We want our children to feel equally competent inside and outside the home and confident in their ability to be successful at whatever they are called to do. Our daughter will hopefully not question her occupational potential based on gender; our son will hopefully share in household responsibilities, respect the abilities and contributions of women, and see himself as capable of being a competent father.
Another benefit is that since we are both employed full time, more of the household workload must be carried by both spouses and children. Shared work is a good way to emphasize the importance of each person contributing so that the family can function effectively. Our children have gained a certain amount of independence through the chores we rely on them to complete.
In addition, this sharing of the workload emphasizes that the woman’s role is not just to make her husband’s and children’s lives better. She also has a life outside of the home, and her goals and activities are as important as those of her husband and children. This seems to be an important lesson for each of them as they form their impressions regarding what it means to be male and female.
Even though, for us, the benefits outweigh the challenges, the challenges exist nonetheless. When both spouses are committed to their careers, finding a place to live where each can work within his or her chosen field can be a challenge. Relocation would be easier if there was only one job to be considered. It is more difficult to make a move when you must consider the opportunities a relocation will provide, or eliminate, for a spouse.
What if one of us finds the perfect job, but the other is left waiting for an opportunity to surface? How long should we wait for an opportunity before moving again? How do we decide whether to make a geographic move—based on Dwayne’s work? Based on Susan’s work? Based on which job provides the greatest career advancement or the highest salary? Will his career or her career have priority? These are some of the questions that the dual-career family must face and decide on their own criteria.
The solution for us, however, has not been as complicated as the questions. We decided early on that we would base such decisions on what we felt God was leading us to do, staying or relocating based on divine direction. As it has turned out, we have moved when Susan had a job, but Dwayne did not; we have also relocated when Dwayne had a job, but Susan did not. In each instance, we have felt God’s leadership and benefited from the experience of following divine guidance.

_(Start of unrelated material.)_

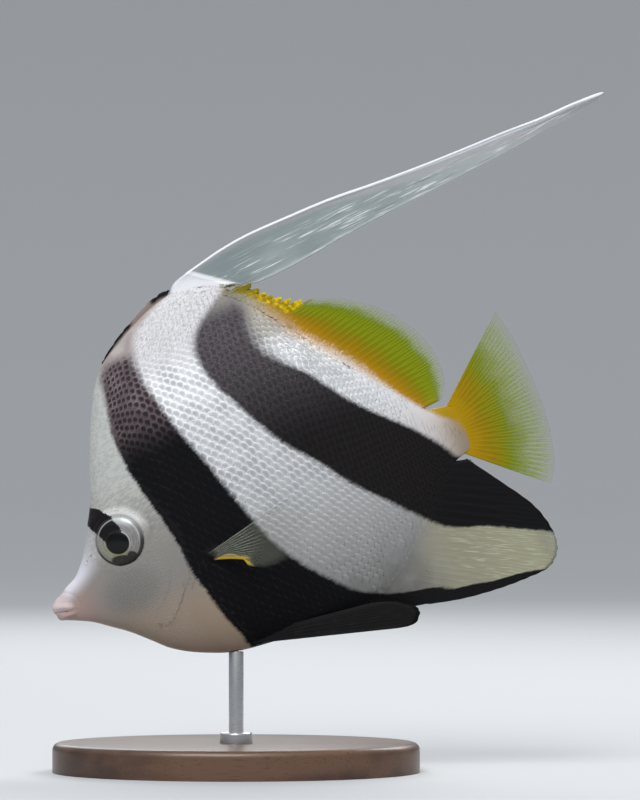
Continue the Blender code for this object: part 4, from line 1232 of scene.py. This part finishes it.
def scale_coat(name, scales, hand, thickness):
    """One joined mesh of closed scales on one flank."""
    frames, spots, sits = frames_on(scales[0], scales[1], hand)
    frames, spots = frames[sits], spots[sits]
    here, _, length, width, lift, draws, beyond = (each[sits] for each in scales)
    x, _, z = here.T
    depth = np.minimum(thickness, length * 0.16) * (0.85 + 0.3 * draws)
    depth *= 0.3 + 0.7 * smooth(x, 9, 22)
    depth *= 1 - 0.5 * smooth(z, 52, 66)
    if thickness > LARGE:  # the last of them below the dorsal fin lie close to its fleshy root
        close = smooth(beyond, -9.0, -3.0) * smooth(z, 15, 35)
        depth *= 1 - 0.8 * close
        length = length * (1 - 0.22 * close)
    local = plate_points[None] * (np.stack([length, width / 2, depth], axis=1) * MM)[:, None, :]
    points = spots[:, None] + np.einsum("nkc,ncd->nkd", local, frames)
    count = len(plate_points)
    faces = (plate_faces[None] + (np.arange(len(spots)) * count)[:, None, None]).reshape(-1, 4)
    corners = faces.ravel().astype(np.int32)
    mesh = bpy.data.meshes.new(name)
    mesh.vertices.add(len(spots) * count)
    mesh.vertices.foreach_set("co", points.astype(np.float32).ravel())
    mesh.loops.add(len(corners))
    mesh.loops.foreach_set("vertex_index", corners)
    mesh.polygons.add(len(faces))
    mesh.polygons.foreach_set("loop_start", np.arange(0, len(corners), 4, dtype=np.int32))
    mesh.update(calc_edges=True)
    mesh.set_sharp_from_angle(angle=SHARP_ANGLE)
    # Crisp edges stay where they show best. Elsewhere the shading runs softly over each scale.
    crisp = in_bands(here) | (thickness < LARGE) | (draws < (z < 15) * smooth(beyond, -17, -3))
    ends = np.zeros(len(mesh.edges) * 2, np.int32)
    mesh.edges.foreach_get("vertices", ends)
    sharp = np.zeros(len(mesh.edges), bool)
    mesh.attributes["sharp_edge"].data.foreach_get("value", sharp)
    mesh.attributes["sharp_edge"].data.foreach_set("value", sharp & crisp[ends[::2] // count])
    values = np.zeros((len(spots), count, 3), np.float32)
    values[:, :, :2] = plate_marks
    values[:, :, 2] = draws[:, None]
    mesh.attributes.new("plate", "FLOAT_VECTOR", "POINT").data.foreach_set("vector", values.ravel())
    patch = (plate_marks * np.array([1.0, 0.5]) - np.array([0.5, 0.0])) * UNWRAP_PATCH
    spread = (unwrap_place(x, lift, hand)[:, None] + patch[None]).reshape(-1, 2)
    unwrap = mesh.uv_layers.new(name="OFBake")
    unwrap.data.foreach_set("uv", spread[corners].astype(np.float32).ravel())
    mesh.validate()
    return link(mesh)


# %% The scales' finish
def scale_look(name, contrast):
    """Each scale has a soft dark middle and a pale free edge, as strong as its contrast."""
    finish = Finish(name, Specular_IOR_Level=0.13)
    marks = Markings(finish)
    x, z = marks.x, marks.z
    along, across, draw = finish.split(finish.attribute("plate"))
    spot = (((along - 0.68) / 0.26) ** 2 + (across / 0.74) ** 2).ease(1.5, 0.1)
    free_edge = (across * across * 0.5 + along).ease(0.78, 1.05)
    patchy = finish.noise(marks.point, 6.0, detail=2).ease(0.3, 0.65) * 0.35 + 0.65
    strength = x.ease(40, 56) * x.ease(140, 108) * z.ease(-44, 14) * z.ease(68, 54) * patchy
    face = x.ease(46, 38) * x.ease(12, 20)
    ground = finish.coats(
        pale_ground(marks),
        (spot * (strength * 0.62 + 0.03) * contrast, (0.18, 0.185, 0.20)),
        (free_edge * strength * 0.16 * contrast, (0.90, 0.91, 0.92)),
        (spot * face * 0.10, (0.13, 0.125, 0.115)),
        (free_edge * face * 0.10, (0.62, 0.62, 0.60)),
        (draw * 0.10 * contrast, (0.45, 0.45, 0.46)))
    gloss = finish.noise(marks.point, 0.6) * 0.14 + 0.42 + (marks.first + marks.second) * 0.42
    return finish.wear(Base_Color=marks.body_colour(ground, spot=spot * contrast), Roughness=gloss)


large_look, fine_look = scale_look("large_scales", 1.0), scale_look("fine_scales", 0.30)

# %% Joining the scales, as (name, scales, first and last station, thickness, finish)
GROUPS = (("scales_front", body_scales, 0.0, 80.0, 0.22, large_look),
          ("scales_rear", body_scales, 80.0, 170.0, 0.22, large_look),
          ("scales_edge", edge_scales, 0.0, 170.0, 0.07, fine_look),
          ("scales_face", head_scales, 0.0, 30.0, 0.045, fine_look),
          ("scales_cheek", head_scales, 30.0, 60.0, 0.045, fine_look))
for hand, side_name in SIDES:
    for group, scales, start, end, thickness, look in GROUPS:
        chosen = (scales[0][:, 0] >= start) & (scales[0][:, 0] < end)
        coat = scale_coat(f"{group}_{side_name}", [each[chosen] for each in scales], hand, thickness)
        dress(coat, look, "skin")
        print(coat.name, len(coat.data.polygons) * 2, "triangles")

# %% [markdown]
# ## The eyes
#
# A fish has no eyelids: a flat clear window covers a metallic iris with a round black pupil,
# all in a ring of loose skin. The eye is a flattened ball whose pupil bulges and whose iris
# dips, under a glossy coat that stands for the window. The black bar of the brow runs on
# across the iris, so the eye reads the same markings as the skin.

# %% The eyeball
PUPIL_OFFSET = (-0.05, -0.70)  # to the tail and up, seen level
PUPIL_RADIUS = 3.85
PUPIL_STRETCH = 1.04  # how much longer the pupil is than it is high


def eye_place(hand):
    """The eye's middle and the way that it faces, square to the head."""
    x, z = EYE_CENTRE
    rearward = (side(x + EYE_STEP, z) - side(x - EYE_STEP, z)) / (2 * EYE_STEP)
    upward = (side(x, z + EYE_STEP) - side(x, z - EYE_STEP)) / (2 * EYE_STEP)
    facing = Vector((-rearward, 1, -upward)).normalized()
    centre = Vector((x, side(x, z), z)) + facing * (EYE_BULGE - EYE_DEPTH)
    return Vector((centre.x, centre.y * hand, centre.z)), Vector((facing.x, facing.y * hand, facing.z))


def eyeball(name, hand):
    """The ball, with the place on its disc and the distance from the pupil kept for the finish."""
    centre, facing = eye_place(hand)
    across = Vector((1, 0, 0)) - facing * facing.x
    across.normalize()
    upward = Vector((0, 0, 1)) - facing * facing.z - across * across.z
    upward.normalize()
    form = bmesh.new()
    bmesh.ops.create_uvsphere(form, u_segments=96, v_segments=64, radius=1.0)
    disc = form.verts.layers.float_vector.new("disc")
    for corner in form.verts:
        u, v = corner.co.x * EYE_RADIUS, corner.co.y * EYE_RADIUS
        depth = corner.co.z * EYE_DEPTH
        level = (u * cosine - v * sine, u * sine + v * cosine)
        aside, above = level[0] - PUPIL_OFFSET[0], level[1] - PUPIL_OFFSET[1]
        to_pupil = math.hypot(aside / PUPIL_STRETCH, above * PUPIL_STRETCH)
        if corner.co.z > 0:
            depth += 0.22 * hump(to_pupil, PUPIL_RADIUS, 4)
            depth -= 0.22 * hump(to_pupil - PUPIL_RADIUS - 0.9, 1.0)
        corner[disc] = (*level, to_pupil)
        corner.co = pose @ (centre + across * u + upward * v + facing * depth)
    bmesh.ops.recalc_face_normals(form, faces=form.faces)
    return to_object(form, name)


# %% The eye's finish
eye = Finish("eye", Roughness=0.35, Coat_Weight=0.35, Coat_Roughness=0.04, Specular_IOR_Level=0.08)
marks = Markings(eye, rough=0.6)
along, up, to_pupil = eye.split(eye.attribute("disc"))
radius = (along * along + up * up) ** 0.5
circles = eye.node("ShaderNodeTexNoise", {"noise_dimensions": "1D"},
                   {"W": radius, "Scale": 1.6, "Detail": 3.0})
gold = to_pupil.ease(PUPIL_RADIUS + 0.75, PUPIL_RADIUS + 0.25) * (up + along).ease(0.5, -4.0)
pale_rim = to_pupil.ease(PUPIL_RADIUS + 0.55, PUPIL_RADIUS + 0.30) * (up + along).ease(0.0, 4.0)
speckle = eye.noise(marks.point, 0.5, detail=2)
bottom = ((along - 2.0) / 4.7) ** 2 + ((up + 6.9) / 2.2) ** 2
corner_spot = ((along - 4.8) / 1.7) ** 2 + ((up + 4.9) / 1.6) ** 2
patch = (bottom + speckle * 0.5).ease(1.45, 0.95)
patch = patch + (corner_spot + speckle * 0.5).ease(1.5, 0.9) * (1 - patch)
dark = eye.blend(speckle.ease(0.60, 0.72), (0.012, 0.008, 0.008), (0.060, 0.045, 0.038))
below = (up * -1 + along * 0.35).ease(-1.5, 3.5)
pupil_rim = to_pupil.ease(PUPIL_RADIUS + 0.30, PUPIL_RADIUS + 0.02)
pupil = to_pupil.ease(PUPIL_RADIUS + 0.08, PUPIL_RADIUS - 0.10)
iris = eye.coats(
    eye.blend(up.ease(-5.0, 3.0), (0.190, 0.205, 0.135), (0.210, 0.208, 0.212)),
    (along.ease(1.0, 6.0) * up.ease(5.0, 0.0) * 0.85, (0.175, 0.160, 0.160)),
    (up.ease(4.0, 7.5), (0.46, 0.50, 0.495)),
    (circles.ease(0.45, 0.62) * 0.35, (0.44, 0.43, 0.39)),
    (eye.noise(marks.point, 1.2, detail=4).ease(0.45, 0.75) * 0.3, (0.42, 0.40, 0.43)),
    (gold * 0.7, (0.40, 0.28, 0.07)),
    (pale_rim * 0.45, (0.62, 0.68, 0.68)),
    (marks.bar, (0.006, 0.0055, 0.007)),
    (patch * 0.96, dark),
    (radius.ease(7.35, 7.85) * (below * 0.72 + 0.22), (0.028, 0.020, 0.022)),
    (radius.ease(6.9, 7.3) * radius.ease(7.7, 7.4) * up.ease(-1.0, 3.0) * 0.4, (0.62, 0.66, 0.64)),
    (pupil_rim * 0.85, (0.035, 0.022, 0.008)),
    (pupil, (0.0015, 0.002, 0.003)))
sheen = (1 - pupil) * (1 - marks.bar) * (1 - patch) * 0.12
eye.wear(Base_Color=iris, Metallic=sheen)
for hand, side_name in SIDES:
    dress(eyeball(f"eyeball_{side_name}", hand), eye.material, "eye", f"eye_{side_name}")

# %% [markdown]
# ## The stand
#
# A swimming fish needs something to rest on indoors: an oval of dark wood and one steel rod
# with a collar. They are turned shapes, so each grows from a circle by extruding and
# bevelling, and the wood gets long grain that is stretched along the board.

# %% Wood, steel and their shapes
wood = Finish("dark_wood", Coat_Weight=0.25, Coat_Roughness=0.2)
rings = wood.noise(wood.seen((22.0, 260.0, 260.0)), 3.0, detail=5)
pores = wood.noise(wood.seen((120.0, 2600.0, 2600.0)), 1.0, detail=2)
colour = wood.blend(rings.ease(0.35, 0.68), (0.045, 0.021, 0.011), (0.125, 0.062, 0.032))
colour = wood.blend(pores.ease(0.58, 0.72) * 0.7, colour, (0.022, 0.011, 0.007))
wood.wear(Base_Color=colour, Roughness=rings * 0.15 + 0.30, Normal=wood.bump(pores, 0.00006, 0.4))

steel = Finish("brushed_steel", Metallic=1.0)
brushed = steel.noise(steel.seen((400.0, 400.0, 9000.0)), 1.0)
shade = steel.blend(brushed, (0.52, 0.52, 0.53), (0.66, 0.66, 0.67))
steel.wear(Base_Color=shade, Roughness=brushed * 0.2 + 0.2)


def turned(name, radii, low, high, bevel, segments, steps):
    """An upright disc or bar on the stand's axis, with its upper rim rounded."""
    form = bmesh.new()
    bmesh.ops.create_circle(form, cap_ends=True, segments=segments, radius=1.0)
    stretch = Matrix.Diagonal((radii[0] * MM, radii[1] * MM, 1, 1))
    bmesh.ops.transform(form, matrix=Matrix.Translation((0, 0, low * MM)) @ stretch, verts=form.verts)
    top = bmesh.ops.extrude_face_region(form, geom=form.faces[:])["geom"]
    bmesh.ops.translate(form, verts=only(BMVert, top), vec=(0, 0, (high - low) * MM))
    bmesh.ops.recalc_face_normals(form, faces=form.faces)
    bmesh.ops.bevel(form, geom=only(BMEdge, top), offset=bevel * MM, segments=steps, affect="EDGES",
                    profile=0.5, material=-1)
    made = to_object(form, name)
    made.data.set_sharp_from_angle(angle=math.radians(35))
    return made


rod_top = float(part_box("stand_rod")[1].z) / MM
board = turned("base_board", (BASE_LENGTH / 2, BASE_WIDTH / 2), 0, BASE_HEIGHT, 2.5, 160, 6)
dress(board, wood.material, "stand_wood", "stand_base")
rod = turned("rod", (ROD_RADIUS,) * 2, BASE_HEIGHT - 1, rod_top, 0.2, 48, 2)
dress(rod, steel.material, "stand_metal", "stand_rod")
collar = turned("collar", (ROD_RADIUS + 3,) * 2, BASE_HEIGHT - 0.2, BASE_HEIGHT + 3.5, 0.8, 64, 4)
dress(collar, steel.material, "stand_metal", "stand_collar")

Finding free time has been another challenge. Household chores, which in some families are completed by the wife while the husband is at work and the children are at school, must be accomplished for the most part during evenings or weekends. One solution for us has been in dividing the tasks between spouses and children. As mentioned previously, we hope this teaches the children that housework is not “women’s work,” but work to which each family member has a responsibility to contribute.

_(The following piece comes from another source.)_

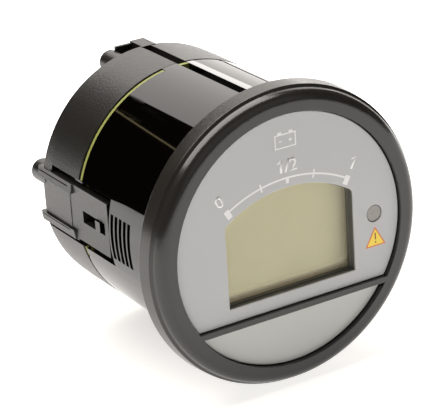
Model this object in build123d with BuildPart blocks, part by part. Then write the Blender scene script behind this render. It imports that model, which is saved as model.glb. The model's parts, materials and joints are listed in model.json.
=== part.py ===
from build123d import *
from math import sqrt
import os

# Panel gauge that shows the charge left in a battery, for a round 52 mm panel hole. Millimetres.
# +Y runs rearwards along the gauge's axis, +X is to the right as the dial is read, and +Z is up.
# The origin is on the axis, in the plane where the bezel meets the panel.

# Bezel and dial
bezel_front = -6.0  # Y of the flat front ring
bezel_edge = -3.9  # Y of the crisp line where the rounding ends
bezel_edge_r = 29.2
bezel_step = -3.4  # Y where the side band starts, behind a narrow step
bezel_step_r = 29.75
bezel_lip = -0.3
bezel_lip_r = 30.05  # the side band widens to here
bezel_rear_r = 29.85
ring_r = 26.9  # outside of the flat front ring
pocket_r = 25.15
bezel_wall_back = -3.9
bezel_bore_r = 27.9
bar_top = -13.5
bar_bottom = -14.7
dial_y = -5.2
dial_r = 25.0
dial_bottom = -13.4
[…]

We have found however that using a “divide and conquer” approach to task completion can backfire. In dividing up household tasks, errands, and childcare in a way that is equitable, we too often find ourselves going in separate directions and then realize that our time together as a couple has suffered. This has required intentional effort to take advantage of pockets of time that can be spent together. For instance, during a hectic week, we make a point of eating lunch together. During a busy day, we call or email each other just to touch base. We have recently started writing together. In these ways we increase time spent with each other.

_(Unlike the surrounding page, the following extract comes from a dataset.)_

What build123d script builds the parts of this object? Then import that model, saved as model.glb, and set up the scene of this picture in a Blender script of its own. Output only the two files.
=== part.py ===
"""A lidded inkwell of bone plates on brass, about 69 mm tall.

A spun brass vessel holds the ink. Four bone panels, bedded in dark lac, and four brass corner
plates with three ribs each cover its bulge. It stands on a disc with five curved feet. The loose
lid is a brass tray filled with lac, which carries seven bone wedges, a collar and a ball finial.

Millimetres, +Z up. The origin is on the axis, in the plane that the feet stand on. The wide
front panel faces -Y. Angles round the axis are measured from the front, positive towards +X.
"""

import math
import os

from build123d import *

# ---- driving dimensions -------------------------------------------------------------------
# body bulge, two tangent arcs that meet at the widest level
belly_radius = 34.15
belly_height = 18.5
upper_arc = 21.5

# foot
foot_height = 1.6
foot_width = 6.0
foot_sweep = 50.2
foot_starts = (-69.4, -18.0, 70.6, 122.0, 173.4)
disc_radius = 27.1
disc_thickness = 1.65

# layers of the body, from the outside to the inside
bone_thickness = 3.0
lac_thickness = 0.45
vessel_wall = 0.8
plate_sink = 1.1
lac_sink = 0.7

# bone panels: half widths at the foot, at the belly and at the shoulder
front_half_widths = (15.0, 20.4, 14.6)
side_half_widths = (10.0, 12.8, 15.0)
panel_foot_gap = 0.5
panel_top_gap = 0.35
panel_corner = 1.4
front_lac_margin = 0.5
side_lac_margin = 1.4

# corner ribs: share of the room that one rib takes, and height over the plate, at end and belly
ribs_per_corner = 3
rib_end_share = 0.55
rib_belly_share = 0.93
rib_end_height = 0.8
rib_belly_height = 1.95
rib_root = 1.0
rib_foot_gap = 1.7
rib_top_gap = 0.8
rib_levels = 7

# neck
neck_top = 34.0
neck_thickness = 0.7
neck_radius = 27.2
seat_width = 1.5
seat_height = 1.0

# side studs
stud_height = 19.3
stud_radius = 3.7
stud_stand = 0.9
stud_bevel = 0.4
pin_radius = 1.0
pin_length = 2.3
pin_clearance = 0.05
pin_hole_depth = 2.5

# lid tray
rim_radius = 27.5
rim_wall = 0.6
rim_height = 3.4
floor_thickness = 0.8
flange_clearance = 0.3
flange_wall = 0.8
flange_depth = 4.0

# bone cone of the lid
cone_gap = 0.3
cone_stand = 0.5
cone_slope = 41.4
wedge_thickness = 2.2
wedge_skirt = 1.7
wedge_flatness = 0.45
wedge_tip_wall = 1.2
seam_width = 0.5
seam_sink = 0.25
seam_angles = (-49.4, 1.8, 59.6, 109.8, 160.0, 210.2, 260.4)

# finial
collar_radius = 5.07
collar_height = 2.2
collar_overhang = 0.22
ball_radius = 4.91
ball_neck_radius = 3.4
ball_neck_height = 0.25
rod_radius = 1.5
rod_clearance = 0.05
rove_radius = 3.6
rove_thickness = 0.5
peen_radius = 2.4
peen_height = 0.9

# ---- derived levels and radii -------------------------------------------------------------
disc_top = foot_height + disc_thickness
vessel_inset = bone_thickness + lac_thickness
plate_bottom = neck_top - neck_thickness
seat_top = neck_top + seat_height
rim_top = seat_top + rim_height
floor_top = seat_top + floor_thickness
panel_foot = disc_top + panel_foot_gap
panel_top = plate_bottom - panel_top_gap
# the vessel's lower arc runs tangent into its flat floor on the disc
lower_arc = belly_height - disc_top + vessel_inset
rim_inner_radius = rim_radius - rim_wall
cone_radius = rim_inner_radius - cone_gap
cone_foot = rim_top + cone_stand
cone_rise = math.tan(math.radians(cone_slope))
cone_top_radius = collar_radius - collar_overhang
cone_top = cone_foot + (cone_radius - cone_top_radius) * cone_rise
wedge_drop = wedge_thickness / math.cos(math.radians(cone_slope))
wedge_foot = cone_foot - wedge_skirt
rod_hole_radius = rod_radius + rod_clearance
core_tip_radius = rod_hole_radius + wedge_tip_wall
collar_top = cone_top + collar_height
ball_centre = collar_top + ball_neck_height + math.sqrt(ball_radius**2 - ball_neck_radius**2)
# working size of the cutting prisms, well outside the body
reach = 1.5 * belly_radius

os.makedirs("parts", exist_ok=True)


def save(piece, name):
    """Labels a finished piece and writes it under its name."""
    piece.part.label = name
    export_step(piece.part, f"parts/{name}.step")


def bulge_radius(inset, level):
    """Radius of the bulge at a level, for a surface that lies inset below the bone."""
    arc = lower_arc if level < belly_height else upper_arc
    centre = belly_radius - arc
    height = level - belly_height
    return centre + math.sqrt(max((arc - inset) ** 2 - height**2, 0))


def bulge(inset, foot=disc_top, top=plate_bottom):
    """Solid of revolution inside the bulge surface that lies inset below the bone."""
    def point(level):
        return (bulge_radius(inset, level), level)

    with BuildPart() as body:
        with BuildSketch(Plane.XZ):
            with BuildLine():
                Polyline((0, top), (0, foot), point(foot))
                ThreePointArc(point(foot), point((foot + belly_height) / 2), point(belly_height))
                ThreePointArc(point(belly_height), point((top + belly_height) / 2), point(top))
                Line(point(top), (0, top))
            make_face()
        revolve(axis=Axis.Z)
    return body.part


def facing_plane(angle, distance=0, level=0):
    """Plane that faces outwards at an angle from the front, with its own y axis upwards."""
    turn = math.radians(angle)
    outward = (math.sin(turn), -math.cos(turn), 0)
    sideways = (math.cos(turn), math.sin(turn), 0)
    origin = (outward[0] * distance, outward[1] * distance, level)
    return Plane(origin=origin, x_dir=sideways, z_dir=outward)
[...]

Another way we have addressed the lack of free time is to limit our involvement in outside activities. Although the children are involved in extracurricular activities and we are all involved in church, we intentionally limit the number of activities that would pull us away from our having several evenings a week at home together. We eat dinner together most evenings and are intentional about having a good number of evenings and weekend times free to spend together.
In meeting the challenges we have encountered, we recognize that several factors have made it easier for us to live out our values in our chosen lifestyle. For instance, ours has always been a dual-career family. We began our marriage with both of us working toward professional goals and planned our children and our lifestyle knowing that we both intended to work full time in the careers to which we were called. Having never made a transition from another lifestyle, we never had different patterns to unlearn. We have each been committed from the beginning to our own and our spouse’s career goals. We realize that some individuals who want to develop a dual-career lifestyle find it difficult, if not impossible, to do so without the support of the other spouse.
We are also fortunate to have jobs which are very conducive to the dual-career lifestyle. We are both on faculty teaching at the same university and have the flexibility of creating schedules that work for us and our family. We avoid teaching classes at the same time so that if a child is sick, one of us is free to care for him or her. On an alternating basis one of us is free each afternoon to pick up the children from school, and take them to their activities, oversee homework, and provide supervision. For the most part, we have summers free. In the event that both of us are busy with work, we have family in the area that can provide help as needed. We realize that often parents do not have jobs that allow this kind of flexibility nor people around who can and will help.
In conclusion, our family has experienced many benefits of the dual-career lifestyle. Although there have been challenges, there have also been circumstances which have helped us effectively meet those challenges. Like other families, we have times when we struggle and life does not run as smoothly as we would like. We are still in process. However, we seek to continue to be sensitive to divine direction, to our spouse and children, as well as our own personal needs in order to live out our values of family and gender equality within our home.